Asian-Glazed Chicken Meatballs
Mixed Vegetables and Brown Rice
Ingredients
- ½ lb ground chicken
- ½ cup panko breadcrumbs
- 3 Tbsp thinly sliced green onions, divided
- ⅛ tsp ground ginger, divided
- 1 large egg yolk, lightly beaten
- ⅓ cup hoisin sauce
- 1½ Tbsp rice vinegar
- 1 Tbsp brown sugar
- ½ tsp garlic powder
- ½ tsp Sriracha hot sauce (optional)
Instructions
- Preheat oven to 425°F. Combine chicken, breadcrumbs, 2 Tbsp onions, a dash of ginger, and egg yolk. Gently mix together using your hands.
- Roll chicken mixture into 1½-inch balls. Place on a greased rimmed baking sheet.
- Bake 15 minutes or until meatballs are no longer pink in center, shaking pan after 5 minutes.

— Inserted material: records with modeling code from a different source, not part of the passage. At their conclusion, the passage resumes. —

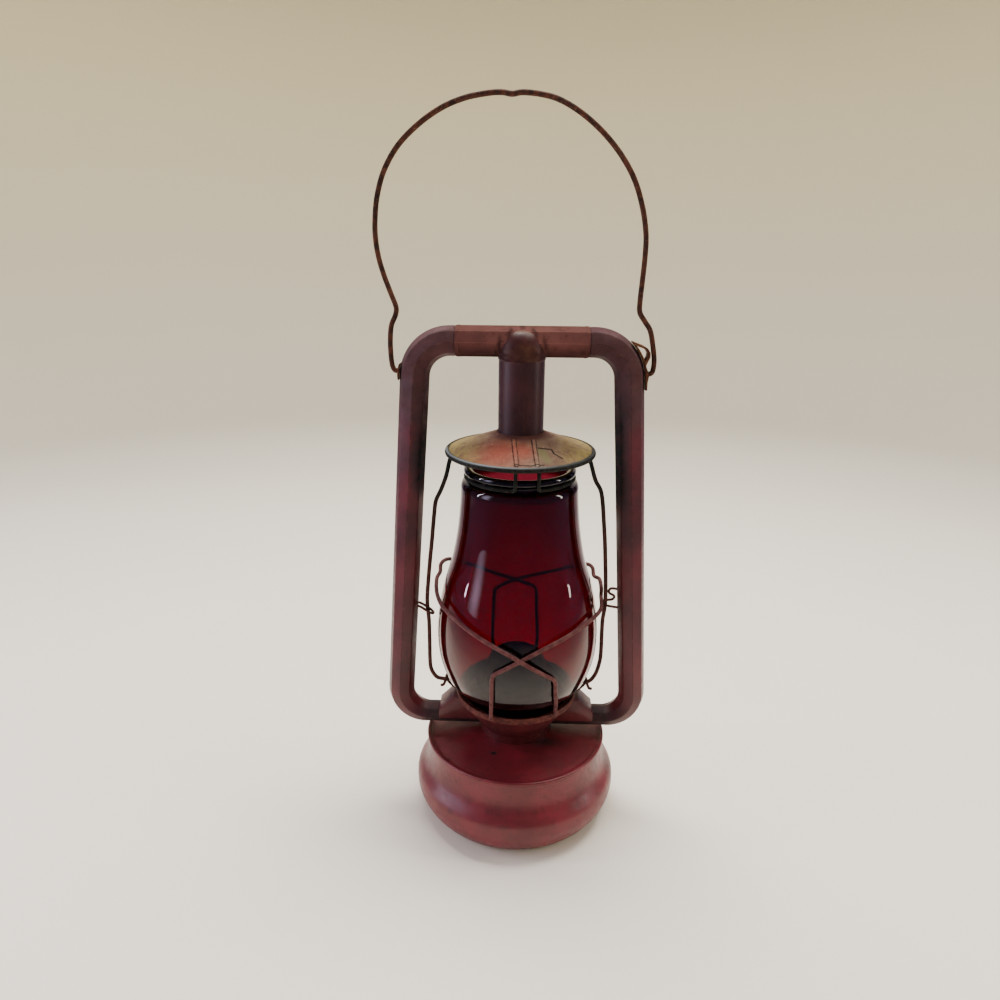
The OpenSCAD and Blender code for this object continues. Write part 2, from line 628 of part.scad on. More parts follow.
// Twisted loop that ties a lift wire's end to the plate's rim, right-hand side
module plate_loop() wire(smooth([
  [plate_r + 1.2, 0, plate_z + 1.4], [45, 1.2, plate_z + 1.6], [48.6, 2.6, plate_z + 4.4],
  [49.6, 3, 93.8], [49.4, 2.2, 96.8], [49.4, 0, 98], [49.8, -2.2, 96.8], [50.6, -3, 94.2],
  [51.8, -2.2, 91.4], [53.6, -1, 90.2]
], 3), 1);
module right_plate_loop() color("dimgray") plate_loop();
module left_plate_loop() color("dimgray") mirror([1, 0, 0]) plate_loop();

// Canopy: a shallow cone with a collar, a rolled rim and two front ribs
canopy_sheet = 0.7;
canopy_bore_r = chimney_r + slide_gap;
canopy_edge_r = canopy_r - canopy_bead_r + 0.5;
canopy_edge_z = canopy_rim_z + canopy_bead_r - 0.3;
canopy_neck_r = canopy_bore_r + 1.4;
// Underside of the canopy's sheet at a radius
function canopy_under(r) = canopy_edge_z - canopy_sheet
  + (canopy_top_z - canopy_edge_z) * (canopy_edge_r - r) / (canopy_edge_r - canopy_neck_r);
// The front ribs: radius, both ends as distances from the axis and heights, and their slope
rib_r = 1.1;
rib_low = [sqrt(canopy_r * canopy_r - rib_half * rib_half) - 0.6, canopy_rim_z + canopy_bead_r - 1];
rib_high = [sqrt(pow(canopy_bore_r + 2, 2) - rib_half * rib_half) + 1, canopy_top_z - 0.9];
rib_slope = (rib_high.y - rib_low.y) / (rib_low.x - rib_high.x);
function rib_under(y) = rib_low.y + (rib_low.x - y) * rib_slope - rib_r * sqrt(1 + rib_slope * rib_slope);
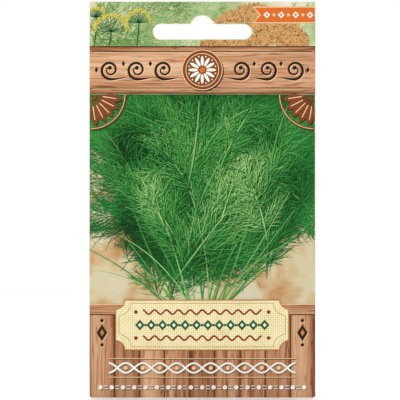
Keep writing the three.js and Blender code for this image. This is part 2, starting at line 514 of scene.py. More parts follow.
class Nodes:
    """A shader node tree that is being built."""

    def __init__(self, tree: bpy.types.NodeTree) -> None:
        """Hold the tree."""
        self.tree = tree

    def fill(self, node: bpy.types.Node, inputs: dict[str | int, Value]) -> None:
        """Link or set a node's inputs.

        Args:
            node: The node.
            inputs: Values by input name or number.
        """
        for name, value in inputs.items():
            if isinstance(value, Wire):
                self.tree.links.new(value.socket, node.inputs[name])
            else:
                node.inputs[name].default_value = value

    def add(
        self, kind: str, inputs: dict[str | int, Value], output: str | int = 0, **settings: object
    ) -> Wire:
        """Add a node, set it up and fill its inputs.

        Args:
            kind: The node's type name.
            inputs: Values by input name or number.
            output: Which output to give.
            **settings: The node's own settings.

        Returns:
            The output.
        """
        node = self.tree.nodes.new(kind)
        for name, value in settings.items():
            setattr(node, name, value)
        self.fill(node, inputs)
        return Wire(self, node.outputs[output])

    def group(self, tree: bpy.types.NodeTree, inputs: dict[str, Value], output: str) -> Wire:
        """Place a node group with values of its own and give one of its outputs."""
        return self.add("ShaderNodeGroup", inputs, output, node_tree=tree)

    def object_place(self) -> Wire:
        """Give the place on the object."""
        return self.add("ShaderNodeTexCoord", {}, "Object")

    def map_place(self) -> tuple[Wire, Wire]:
        """Give the u and the v of the mesh's map."""
        return self.add("ShaderNodeUVMap", {}, uv_map=BAKE_MAP).axes("Y")


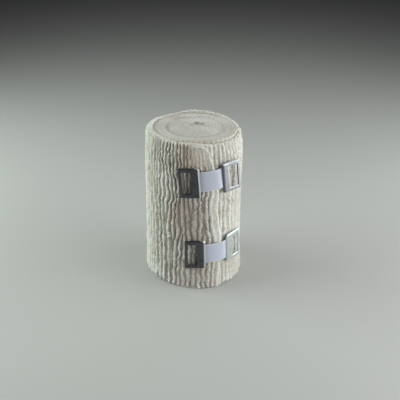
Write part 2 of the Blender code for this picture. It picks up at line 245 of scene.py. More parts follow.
class Wiring:
    """Adds nodes to one node tree and joins them, for shapes and finishes alike."""

    def __init__(self, tree: Tree) -> None:
        """Takes the tree that the nodes go into."""
        self.tree = tree

    def feed(self, target: bpy.types.NodeSocket, value: object) -> None:
        """Joins another node's output to a socket, or sets the socket's own value.

        Args:
            target: The socket.
            value: What goes into it.
        """
        if isinstance(value, Value):
            self.tree.links.new(value.socket, target)
        else:
            target.default_value = value

    def node(self, kind: str, *values: object, **named: object) -> Node:
        """Adds a node.

        Args:
            kind: The node's type.
            values: What goes into its first sockets, in order.
            named: Values of its own properties, and what goes into sockets by name. A socket's name starts
                with a capital and has _ for a blank.

        Returns:
            The new node.
        """
        node = self.tree.nodes.new(kind)
        for name, value in named.items():
            if name[0].islower():
                setattr(node, name, value)
        for socket, value in zip(node.inputs, values):
            self.feed(socket, value)
        for name, value in named.items():
            if name[0].isupper():
                self.feed(node.inputs[name.replace("_", " ")], value)
        return node

    def add(self, kind: str, *values: object, **named: object) -> Value:
        """Adds a node and gives its first output."""
        return Value(self, self.node(kind, *values, **named).outputs[0])

    def shape(self, kind: str, *values: object, **named: object) -> Value:
        """Adds a Geometry Nodes node and gives its first output."""
        return self.add(f"GeometryNode{kind}", *values, **named)

    def stored(self, name: str) -> Value:
        """A number that the shape's points store."""
        return self.shape("InputNamedAttribute", Name=name, data_type="FLOAT")

    def math(self, operation: str, *values: Value | float) -> Value:
        """The result of a Math node on the given values."""
        return self.add("ShaderNodeMath", *values, operation=operation)

    def vector(self, operation: str, *values: Value | Row, **named: Value | float) -> Value:
        """The vector result of a Vector Math node on the given values."""
        return self.add("ShaderNodeVectorMath", *values, operation=operation, **named)

    def joined(self, x: Value | float, y: Value | float = 0.0, z: Value | float = 0.0) -> Value:
        """A vector of three numbers."""
        return self.add("ShaderNodeCombineXYZ", x, y, z)

    def parts(self, vector: Value) -> list[Value]:
        """The three numbers of a vector."""
        return [Value(self, output) for output in self.node("ShaderNodeSeparateXYZ", vector).outputs]

    def noise(
        self, vector: Value, scale: Value | float, detail: float = 2.0, roughness: float = 0.5
    ) -> Value:
        """The value of a Noise Texture."""
        return self.add("ShaderNodeTexNoise", Vector=vector, Scale=scale, Detail=detail, Roughness=roughness)

    def ranged(
        self, value: Value, low: float, high: float, to_low: float = 0.0, to_high: float = 1.0
    ) -> Value:
        """A value mapped smoothly from one range to another, and held there."""
        values = (value, low, high, to_low, to_high)
        return self.add("ShaderNodeMapRange", *values, interpolation_type="SMOOTHSTEP")

    def random(self, low: float, high: float, seed: Value) -> Value:
        """Draws a random number for each point.

        Args:
            low: The least that it can be.
            high: The most that it can be.
            seed: What the draw starts from.

        Returns:
            The number.
        """
        node = self.node("FunctionNodeRandomValue", Seed=seed, data_type="FLOAT")
        node.inputs[2].default_value, node.inputs[3].default_value = low, high
        return Value(self, node.outputs[1])

    def inputs(self, **firsts: float | str) -> dict[str, Value]:
        """Gives the tree named inputs.

        Args:
            firsts: For each input its value at first, or where it has none the kind of its socket.

        Returns:
            What the inputs put out, by name.
        """
        for name, first in firsts.items():
            kind = first if isinstance(first, str) else type(first).__name__.capitalize()
            socket = self.tree.interface.new_socket(name, in_out="INPUT", socket_type=f"NodeSocket{kind}")
            if kind != first:
                socket.default_value = first
        start = self.tree.nodes.new("NodeGroupInput")
        return {name: Value(self, start.outputs[name]) for name in firsts}

    def outputs(self, **sources: Value) -> None:
        """Gives the tree named outputs.

        Args:
            sources: What goes into each of them.
        """
        for name, source in sources.items():
            self.tree.interface.new_socket(name, in_out="OUTPUT", socket_type=source.socket.bl_idname)
        self.node("NodeGroupOutput", **sources)

    def together(self, *shapes: Value) -> Value:
        """Joins several shapes.

        Args:
            shapes: The shapes.

        Returns:
            All of them as one.
        """
        node = self.node("GeometryNodeJoinGeometry")
        for shape in shapes:
            self.tree.links.new(shape.socket, node.inputs[0])
        return Value(self, node.outputs[0])

    def dressed(self, shape: Value, material: Value) -> Tree:
        """Ends the tree with its shape, in one piece and dressed.

        Args:
            shape: The finished shape.
            material: Its material.

        Returns:
            The tree.
        """
        real = self.shape("RealizeInstances", shape)
        self.outputs(Geometry=self.shape("SetMaterial", Geometry=real, Material=material))
        return self.tree


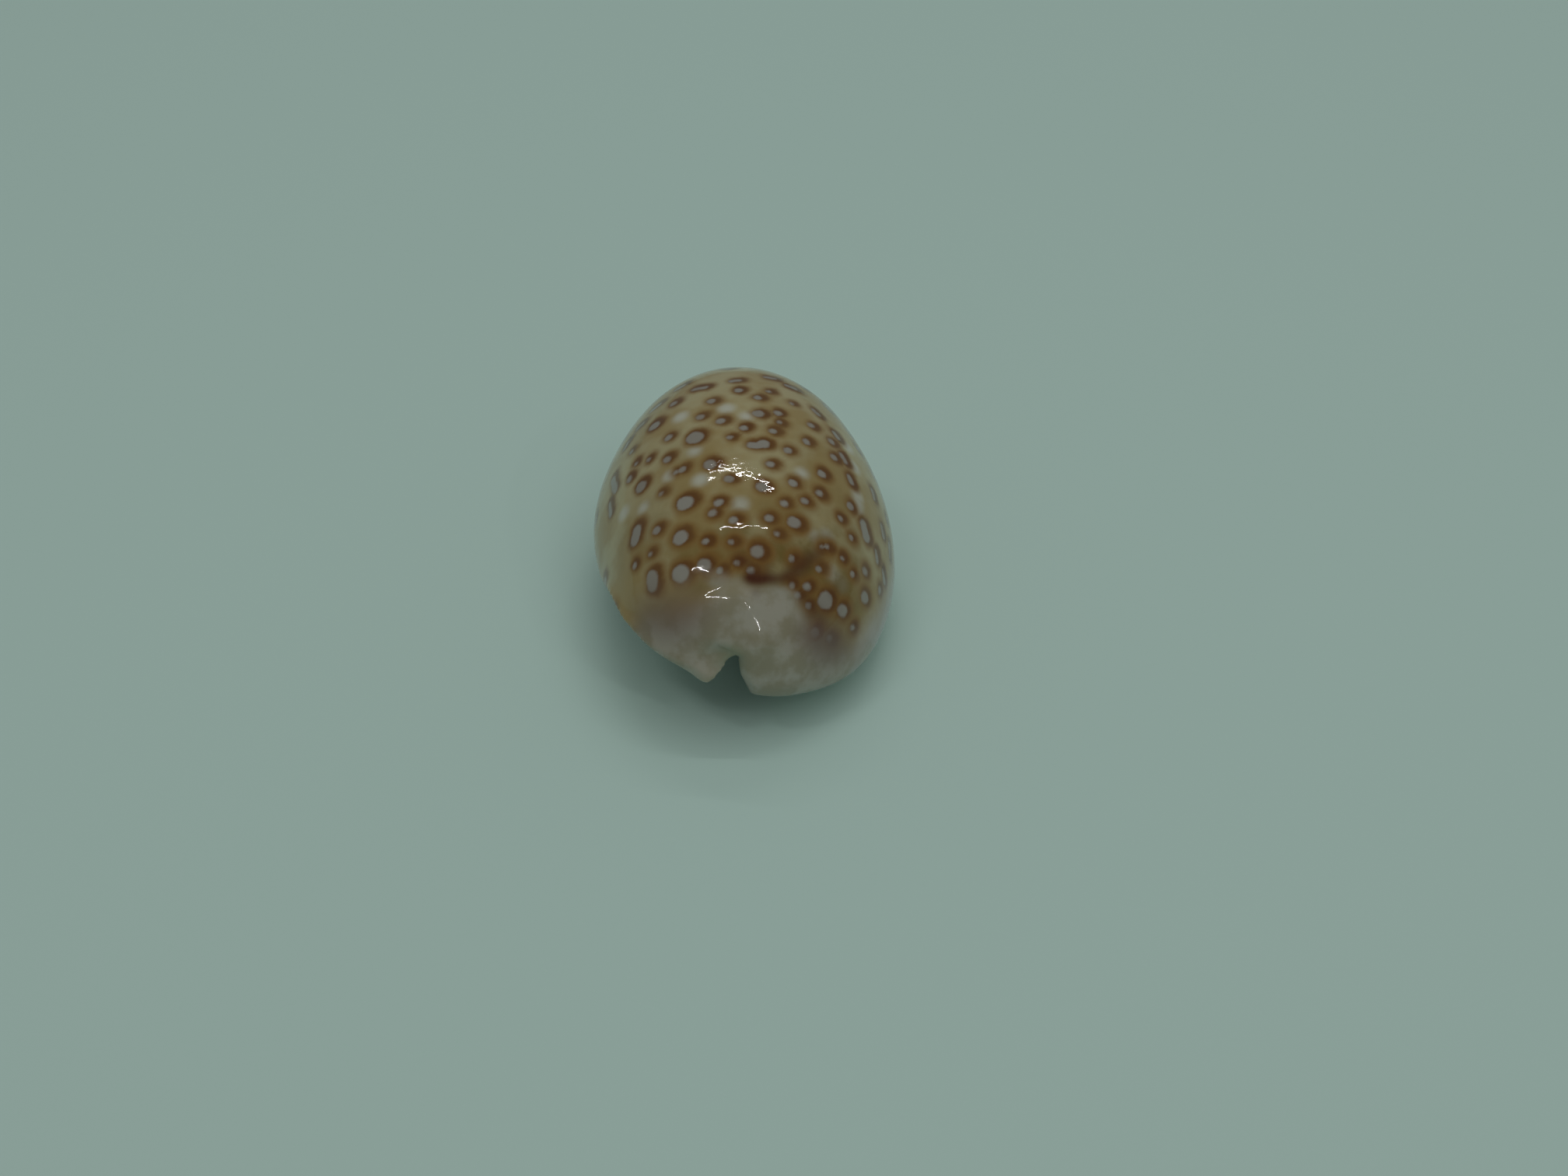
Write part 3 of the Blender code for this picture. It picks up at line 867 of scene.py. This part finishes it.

- Meanwhile, combine hoisin, vinegar, sugar, garlic powder, a dash of ginger, and, if desired, Sriracha in a small saucepan over medium heat. Cook 3 to 5 minutes or until thickened. Toss meatballs with sauce. Sprinkle with 1 Tbsp onions.
Side Dish Ingredients
- 1 (3.5-oz) pouch boil-in-bag brown rice
- ½ (20-oz) pkg frozen broccoli stir-fry
Side Dish Instructions
- Cook rice and vegetables separately according to package directions.